Semiconductors are the minute silicon chips that are the ''thinking part'' of a computer.
You've seen them illustrated by the inevitable photographs of a chip floating on the whorls of a man's fingerprint like a tiny barge caught on the high seas.
Under a powerful microscope, the intricate patterns of the circuits, in metallic colors, make the chips look like miniaturized floor plans of Byzantine palaces.
These chips can take the echo out of overseas phone calls, guide your jet in for a smooth landing, or relay ''photographs'' from outer space. Researchers are vying to produce even smaller chip circuits.
The production process begins with silicon crystals, ''grown'' into cylindrical ingots looking like smoky glass.
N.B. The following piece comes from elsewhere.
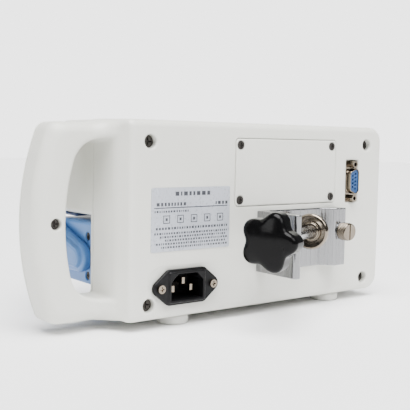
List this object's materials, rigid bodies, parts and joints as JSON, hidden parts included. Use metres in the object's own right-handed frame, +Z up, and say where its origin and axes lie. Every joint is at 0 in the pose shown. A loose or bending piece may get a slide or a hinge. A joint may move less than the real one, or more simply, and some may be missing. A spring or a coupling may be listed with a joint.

The ingots are sliced into wafers on which the circuits are photographically etched, layer after layer.
The wafers are also ''doped'' with certain impurities that alter the electrical conductivity of the silicon -- hence the term ''semiconductor.'' The chips are individually packaged and outfitted with tiny aluminum ''leads'' to connect them to electronic component in such things as telephone exchanges, video games, or calculators.
This production work is done in a ''clean room,'' where the air contains fewer than 100 particles per cubic foot - in contrast with a hospital room, say, which allows 10,000 particles per cubic foot.